A 22nd convoy carrying civilians and opposition fighters from the city of Douma in the Damascus suburb of Eastern Ghouta arrived in Aleppo's Al-Bab district on Sunday, according to Anadolu Agency correspondents in the area.
The convoy of eight buses carried 145 people, including 55 children and 42 women, who will be brought to the Azaz district from Al-Bab where they will be provided with temporary accommodation in camps.
With the latest convoy, the number of people to have left Eastern Ghouta since the evacuation process began on March 22 has surpassed 60,000.
Evacuations from Douma are set to continue, according to Anadolu Agency correspondents based in the area.

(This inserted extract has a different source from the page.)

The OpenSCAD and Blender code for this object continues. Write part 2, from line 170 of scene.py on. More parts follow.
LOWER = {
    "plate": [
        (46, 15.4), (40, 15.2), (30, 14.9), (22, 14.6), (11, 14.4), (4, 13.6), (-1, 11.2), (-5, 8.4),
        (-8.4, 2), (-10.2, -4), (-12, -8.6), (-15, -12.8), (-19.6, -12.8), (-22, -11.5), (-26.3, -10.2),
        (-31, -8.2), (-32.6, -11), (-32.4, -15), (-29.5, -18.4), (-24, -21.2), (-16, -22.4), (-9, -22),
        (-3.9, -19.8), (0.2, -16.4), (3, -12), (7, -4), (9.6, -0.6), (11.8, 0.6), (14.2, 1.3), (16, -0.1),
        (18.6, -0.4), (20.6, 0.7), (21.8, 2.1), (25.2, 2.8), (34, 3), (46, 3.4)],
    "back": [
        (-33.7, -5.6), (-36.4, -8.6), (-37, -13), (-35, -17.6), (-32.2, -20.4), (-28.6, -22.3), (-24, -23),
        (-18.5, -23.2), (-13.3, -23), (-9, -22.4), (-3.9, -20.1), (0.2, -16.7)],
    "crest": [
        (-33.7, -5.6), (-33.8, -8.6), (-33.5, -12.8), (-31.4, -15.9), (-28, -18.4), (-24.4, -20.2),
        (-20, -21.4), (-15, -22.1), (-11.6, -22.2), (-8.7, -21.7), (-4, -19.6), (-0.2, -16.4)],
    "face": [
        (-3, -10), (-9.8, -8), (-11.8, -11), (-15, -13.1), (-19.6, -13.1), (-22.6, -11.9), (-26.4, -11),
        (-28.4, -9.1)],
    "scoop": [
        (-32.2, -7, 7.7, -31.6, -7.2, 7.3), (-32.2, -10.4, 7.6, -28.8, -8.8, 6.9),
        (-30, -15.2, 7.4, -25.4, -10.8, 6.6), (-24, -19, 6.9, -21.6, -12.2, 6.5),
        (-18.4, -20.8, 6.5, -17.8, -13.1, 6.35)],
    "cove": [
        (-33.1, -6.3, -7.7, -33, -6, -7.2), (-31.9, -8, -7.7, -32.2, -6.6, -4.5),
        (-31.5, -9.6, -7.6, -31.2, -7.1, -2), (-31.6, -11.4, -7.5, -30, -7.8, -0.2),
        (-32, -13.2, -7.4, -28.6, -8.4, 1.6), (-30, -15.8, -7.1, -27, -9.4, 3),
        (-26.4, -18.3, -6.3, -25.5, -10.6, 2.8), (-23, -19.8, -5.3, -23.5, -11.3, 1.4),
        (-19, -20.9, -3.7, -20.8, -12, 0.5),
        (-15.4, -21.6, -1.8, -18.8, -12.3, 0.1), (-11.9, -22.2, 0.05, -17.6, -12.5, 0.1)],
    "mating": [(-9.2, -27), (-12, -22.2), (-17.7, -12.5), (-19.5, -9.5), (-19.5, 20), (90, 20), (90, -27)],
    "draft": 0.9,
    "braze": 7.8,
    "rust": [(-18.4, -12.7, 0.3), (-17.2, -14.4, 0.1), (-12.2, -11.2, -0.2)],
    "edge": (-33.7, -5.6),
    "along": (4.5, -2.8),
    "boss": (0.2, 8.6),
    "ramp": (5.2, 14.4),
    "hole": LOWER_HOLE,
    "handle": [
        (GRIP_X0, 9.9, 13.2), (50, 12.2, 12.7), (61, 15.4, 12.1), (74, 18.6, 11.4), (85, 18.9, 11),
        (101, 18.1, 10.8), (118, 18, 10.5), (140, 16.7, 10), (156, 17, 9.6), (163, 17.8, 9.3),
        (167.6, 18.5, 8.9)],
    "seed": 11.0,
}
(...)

Turkey's Operation Euphrates Shield, launched in late 2016, liberated Al-Bab from the Daesh terrorist group.
The operation, which concluded in March of last year, largely succeeded in purging the Turkey-Syria border area of the terrorist presence.
Evacuations are being conducted as part of a Russian-brokered agreement between Syria's Assad regime and armed opposition groups.

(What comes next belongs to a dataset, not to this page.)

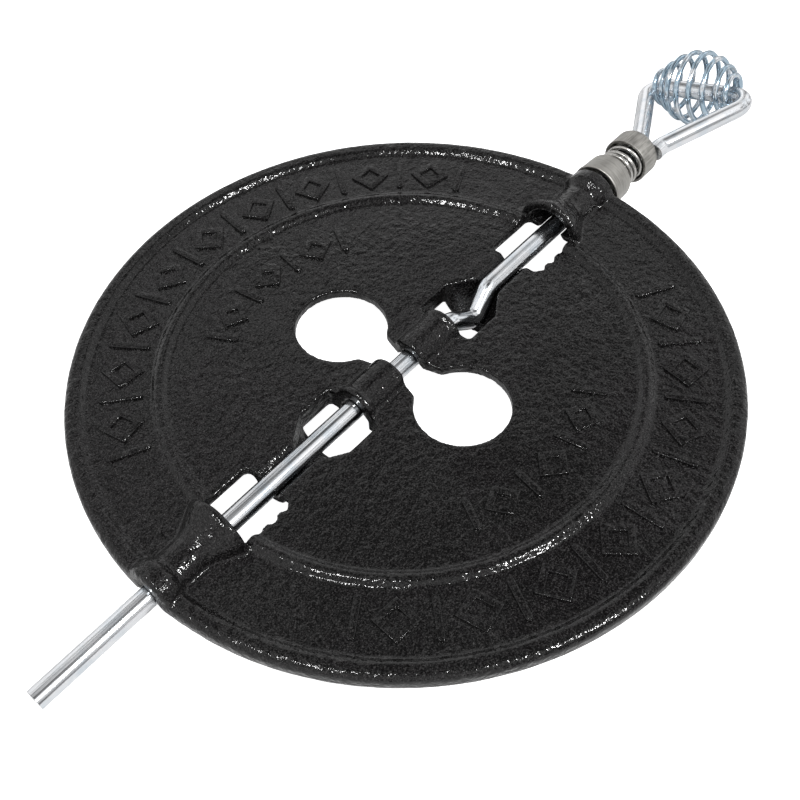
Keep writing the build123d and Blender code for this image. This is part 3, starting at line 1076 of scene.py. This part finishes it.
class DAMPER_OT_stage(bpy.types.Operator):
    """Sets up the pale floor, the white surround, the soft lamps and the camera"""

    bl_idname = "damper.stage"
    bl_label = "Stage"

    def execute(self, context):
        scene = context.scene
        scene.view_settings.view_transform = "Standard"
        self.floor()
        self.surround(scene)
        for box in softboxes:
            softbox(*box)
        clear_selection()
        bpy.ops.object.camera_add()
        camera = context.object
        camera.matrix_world = camera_matrix()
        camera.data.sensor_width = camera_sensor
        camera.data.lens = camera_lens
        camera.data.shift_x, camera.data.shift_y = camera_shift
        camera.data.clip_start = camera_clip
        scene.camera = camera
        return {"FINISHED"}

    def floor(self):
        """A pale floor just below the object, which glows white to the camera alone."""
        clear_selection()
        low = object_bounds()[0]
        bpy.ops.mesh.primitive_plane_add(size=floor_size, location=(0, 0, low[2] - floor_gap))
        floor = bpy.context.object
        settle(floor, "floor")
        material = bpy.data.materials.new("white_floor")
        material.use_nodes = True
        material.node_tree.nodes.clear()
        sheet = Sheet(material.node_tree)
        matt = sheet.add("ShaderNodeBsdfDiffuse")
        matt.inputs["Color"].default_value = floor_grey
        glow = sheet.add("ShaderNodeEmission")
        glow.inputs["Color"].default_value = white
        sheet.link(sheet.add("ShaderNodeLightPath").outputs["Is Camera Ray"], glow.inputs["Strength"])
        both = sheet.add("ShaderNodeAddShader")
        sheet.link(matt.outputs["BSDF"], both.inputs[0])
        sheet.link(glow.outputs["Emission"], both.inputs[1])
        output = sheet.add("ShaderNodeOutputMaterial")
        sheet.link(both.outputs["Shader"], output.inputs["Surface"])
        floor.data.materials.append(material)
        floor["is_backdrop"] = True

    def surround(self, scene):
        """The world: white to the camera, even to matt surfaces, mottled and zoned in mirrored rays."""
        world = bpy.data.worlds.new("studio")
        world.use_nodes = True
        scene.world = world
        world.node_tree.nodes.clear()
        sheet = Sheet(world.node_tree)
        rays = sheet.add("ShaderNodeLightPath")
        direction = sheet.add("ShaderNodeTexCoord").outputs["Generated"]
        walls = sheet.spread(sheet.noise(direction, surround_patch_scale, 1.0), *surround_mottle)
        for toward, inner, outer, left in grey_zones:
            nearness = sheet.add("ShaderNodeVectorMath", operation="DOT_PRODUCT")
            nearness.inputs[1].default_value = Vector(toward).normalized()
            sheet.link(direction, nearness.inputs[0])
            full, ended = math.cos(math.radians(inner)), math.cos(math.radians(outer))
            zone = sheet.spread(nearness.outputs["Value"], ended, full, 1.0, left)
            walls = sheet.calculate("MULTIPLY", walls, zone)
        mirrored = rays.outputs["Is Glossy Ray"]
        matt = sheet.calculate("SUBTRACT", 1.0, mirrored)
        walls = sheet.calculate("MULTIPLY", walls, surround_mirrored)
        level = sheet.weighed(walls, mirrored, matt, surround_matt)
        level = sheet.calculate("MAXIMUM", level, rays.outputs["Is Camera Ray"])
        glow = sheet.add("ShaderNodeBackground")
        glow.inputs["Color"].default_value = white
        sheet.link(level, glow.inputs["Strength"])
        output = sheet.add("ShaderNodeOutputWorld")
        sheet.link(glow.outputs["Background"], output.inputs["Surface"])


# Panel and start
class DAMPER_PT_panel(bpy.types.Panel):
    """Builds the damper piece by piece"""

    bl_label = "Stovepipe damper"
    bl_idname = "DAMPER_PT_panel"
    bl_space_type = "VIEW_3D"
    bl_region_type = "UI"
    bl_category = "Damper"

    def draw(self, context):
        for operator in operators:
            self.layout.operator(operator.bl_idname)
        for group in (sizes(), colours()):
            for name in group.__annotations__:
                self.layout.prop(group, name)


operators = (
    DAMPER_OT_plate, DAMPER_OT_border, DAMPER_OT_rod, DAMPER_OT_grip, DAMPER_OT_spring,
    DAMPER_OT_collar, DAMPER_OT_cup, DAMPER_OT_stage,
)
classes = (DamperSizes, DamperColours, *operators, DAMPER_PT_panel)


def register():
    for item in classes:
        bpy.utils.register_class(item)
    bpy.types.Scene.damper_sizes = bpy.props.PointerProperty(type=DamperSizes)
    bpy.types.Scene.damper_colours = bpy.props.PointerProperty(type=DamperColours)


def unregister():
    del bpy.types.Scene.damper_colours
    del bpy.types.Scene.damper_sizes
    for item in reversed(classes):
        bpy.utils.unregister_class(item)


def main():
    register()
    bpy.ops.damper.plate()
    bpy.ops.damper.border()
    bpy.ops.damper.rod()
    bpy.ops.damper.grip()
    bpy.ops.damper.spring()
    bpy.ops.damper.collar()
    bpy.ops.damper.cup()
    bpy.ops.damper.stage()


if __name__ == "__main__":
    main()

On Feb. 24, the UN Security Council unanimously adopted Resolution 2401, which called for a cease-fire in Syria -- especially in Eastern Ghouta -- to allow the delivery of humanitarian aid.
Despite the resolution, however, the regime and its allies in early March launched a major ground offensive -- backed by Russia -- aimed at recapturing opposition-held parts of the district.
Since Feb. 19, more than 1,400 people have been killed in attacks by the regime and its allies in Eastern Ghouta, according to local civil-defense sources.
Home to 400,000 residents, Eastern Ghouta has remained under a crippling regime siege for the last five years, which has prevented the delivery of badly needed humanitarian supplies.
Syria has only just begun to emerge from a devastating conflict that began in early 2011 when the regime cracked down on demonstrators with unexpected ferocity.
According to UN officials, hundreds of thousands of people have been killed in the conflict and millions displaced.